> _GOAL OF THE EXERCISE_
Set down the material below in full, matching it exactly.

> _INFORMATION PROVIDED_
§
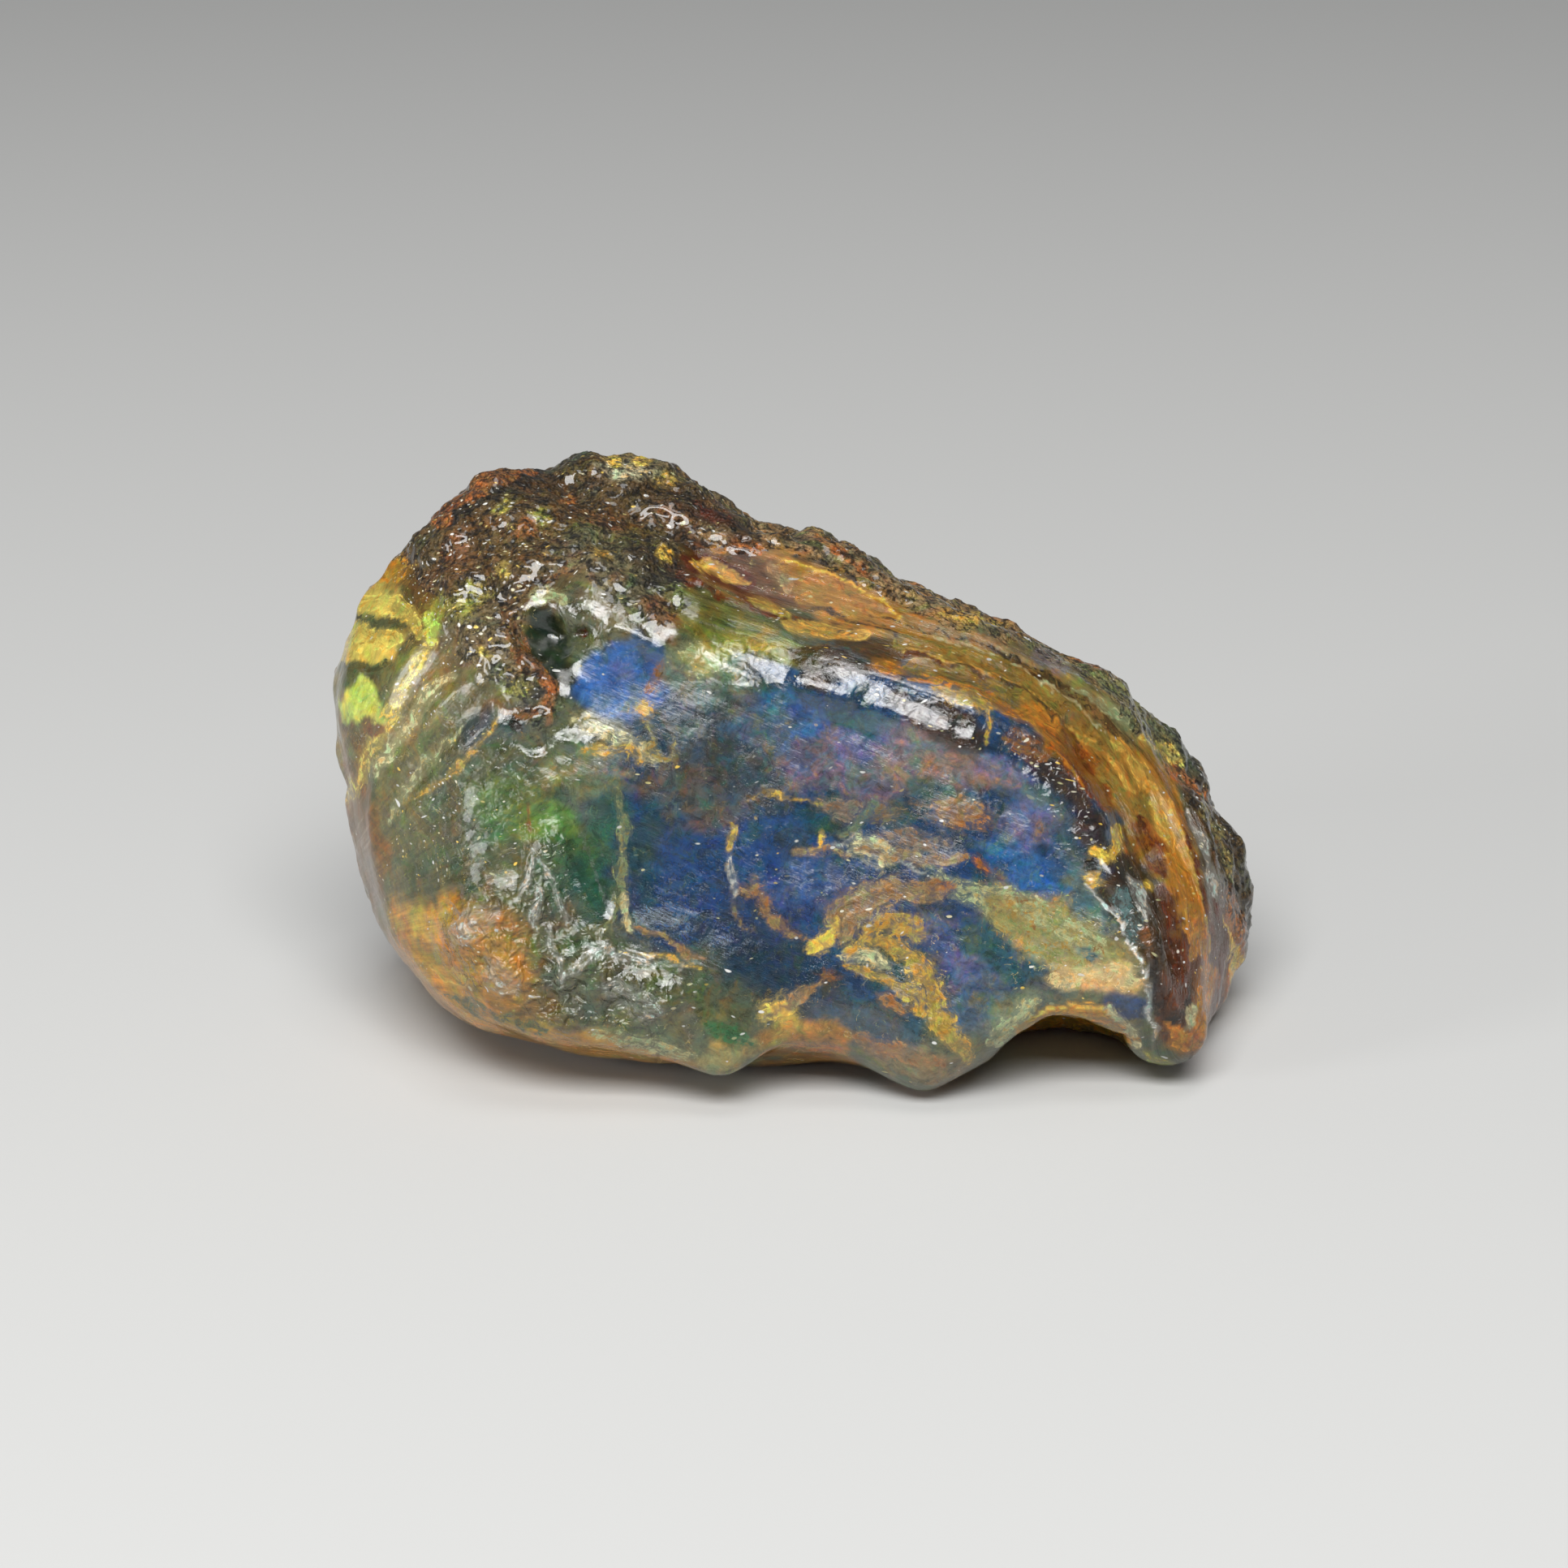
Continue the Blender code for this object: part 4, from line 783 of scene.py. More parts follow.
# Noises of the finishes: length in millimetres, detail, roughness, distortion
NOISES = {
    "swirl": (0.6, 6.0, 0.78, 0.8),
    "moods": (1.2, 5.0, 0.62, 0.9),
    "pane_1": (0.9, 6.0, 0.72, 0.8),
    "pane_1_hue": (1.8, 2.0, 0.5, 0.8),
    "pane_2": (0.5, 6.0, 0.72, 0.8),
    "pane_2_hue": (1.0, 2.0, 0.5, 0.8),
    "threads": (1.1, 5.0, 0.6, 1.4),
    "thread_gate": (0.5, 4.0, 0.7, 0.0),
    "thread_hue": (0.8, 2.0, 0.6, 0.0),
    "mark_tears": (0.45, 6.0, 0.72, 0.8),
    "mark_mood": (0.5, 4.0, 0.66, 0.5),
    "mark_body": (0.45, 5.0, 0.76, 0.6),
    "flecks": (0.34, 5.0, 0.7, 0.6),
    "fleck_hue": (1.1, 2.0, 0.6, 0.0),
    "grain_bend": (2.5, 1.0, 0.6, 0.0),
    "wear": (0.8, 4.0, 0.6, 0.0),
    "waves": (0.9, 2.0, 0.5, 0.0),
    "crinkles": (0.5, 1.5, 0.5, 0.6),
    "pits": (0.36, 5.0, 0.72, 0.0),
}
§
> _TASK OUTPUT_
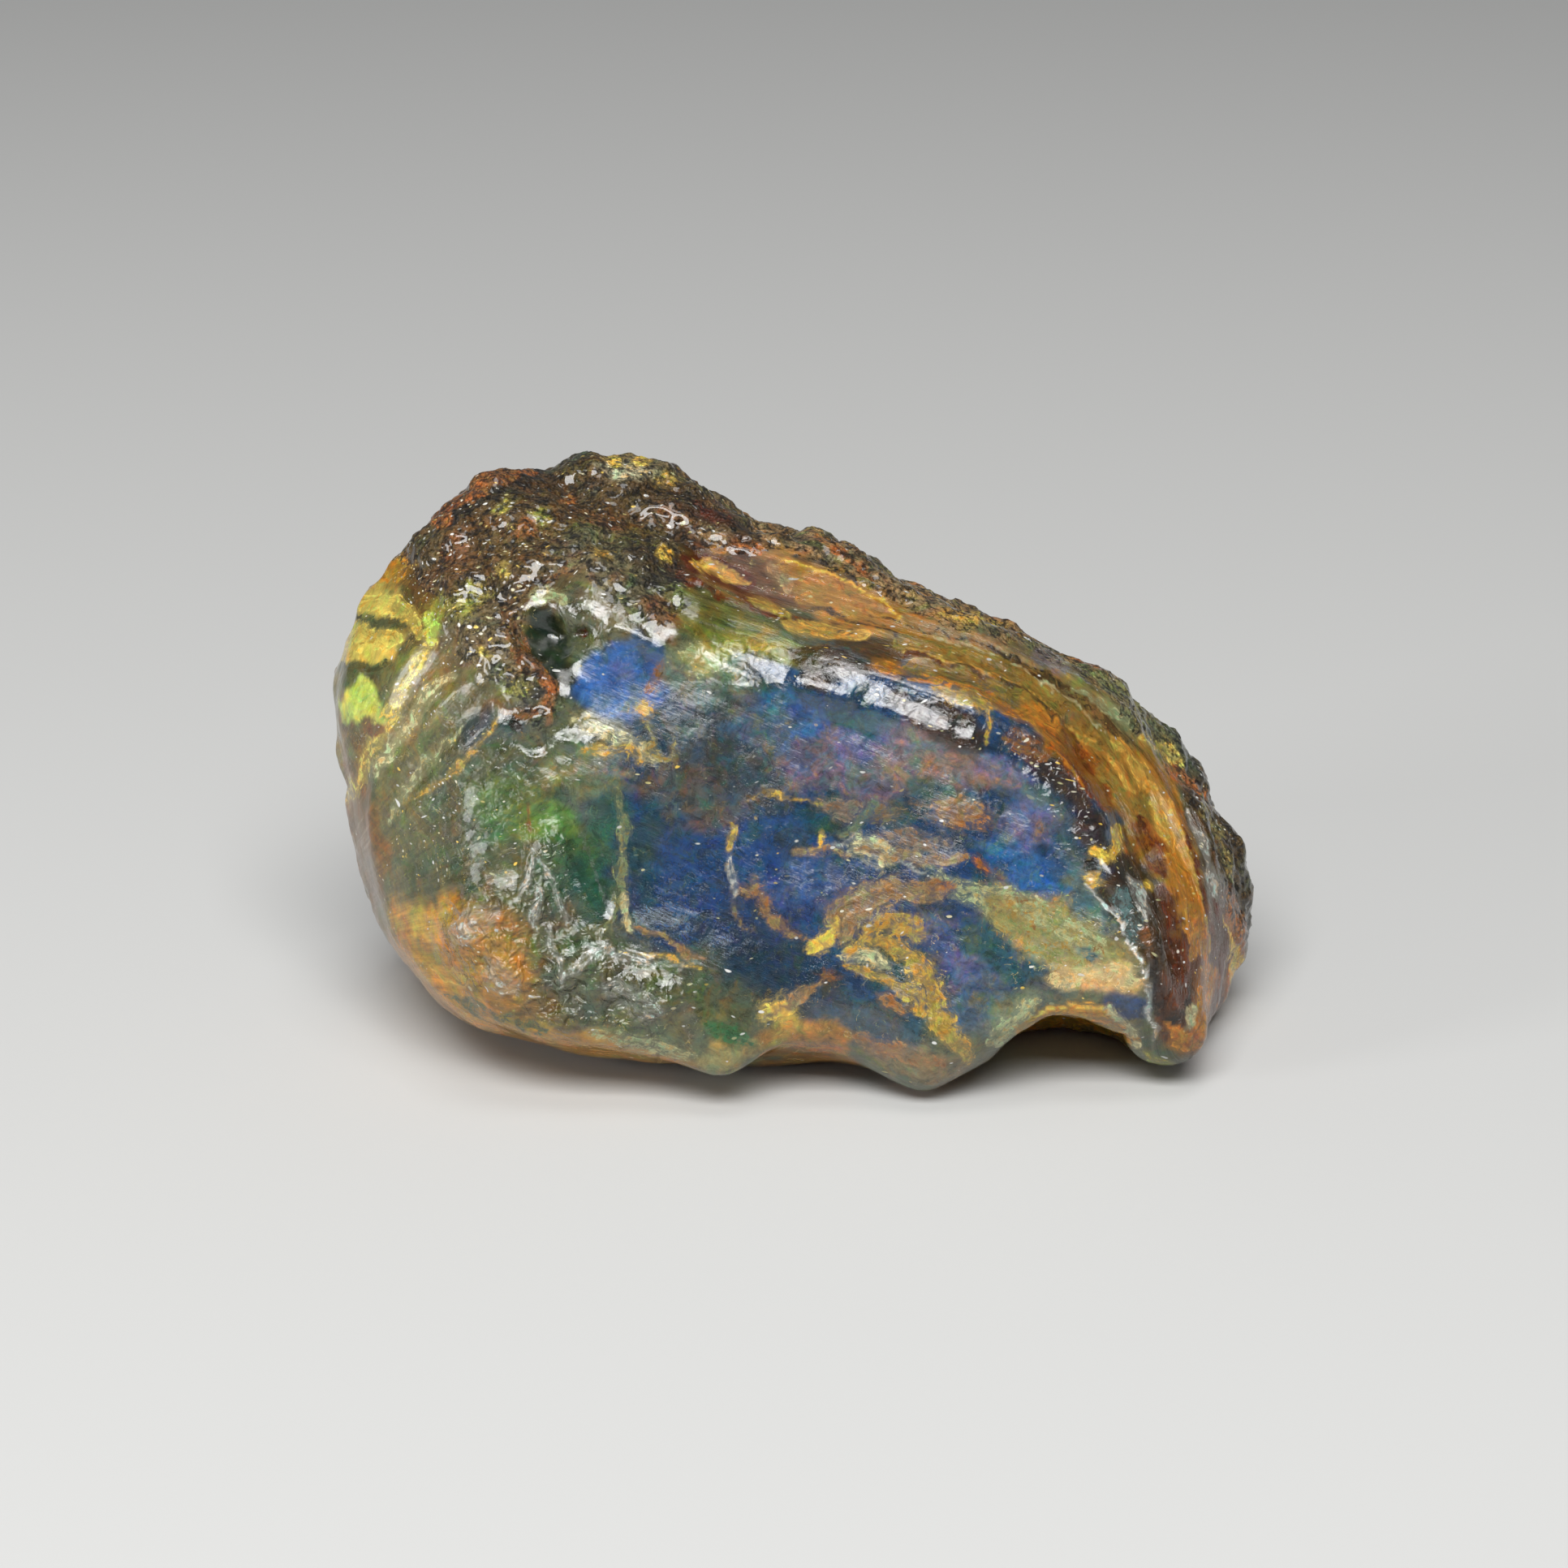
Continue the Blender code for this object: part 4, from line 783 of scene.py. More parts follow.
# Noises of the finishes: length in millimetres, detail, roughness, distortion
NOISES = {
    "swirl": (0.6, 6.0, 0.78, 0.8),
    "moods": (1.2, 5.0, 0.62, 0.9),
    "pane_1": (0.9, 6.0, 0.72, 0.8),
    "pane_1_hue": (1.8, 2.0, 0.5, 0.8),
    "pane_2": (0.5, 6.0, 0.72, 0.8),
    "pane_2_hue": (1.0, 2.0, 0.5, 0.8),
    "threads": (1.1, 5.0, 0.6, 1.4),
    "thread_gate": (0.5, 4.0, 0.7, 0.0),
    "thread_hue": (0.8, 2.0, 0.6, 0.0),
    "mark_tears": (0.45, 6.0, 0.72, 0.8),
    "mark_mood": (0.5, 4.0, 0.66, 0.5),
    "mark_body": (0.45, 5.0, 0.76, 0.6),
    "flecks": (0.34, 5.0, 0.7, 0.6),
    "fleck_hue": (1.1, 2.0, 0.6, 0.0),
    "grain_bend": (2.5, 1.0, 0.6, 0.0),
    "wear": (0.8, 4.0, 0.6, 0.0),
    "waves": (0.9, 2.0, 0.5, 0.0),
    "crinkles": (0.5, 1.5, 0.5, 0.6),
    "pits": (0.36, 5.0, 0.72, 0.0),
}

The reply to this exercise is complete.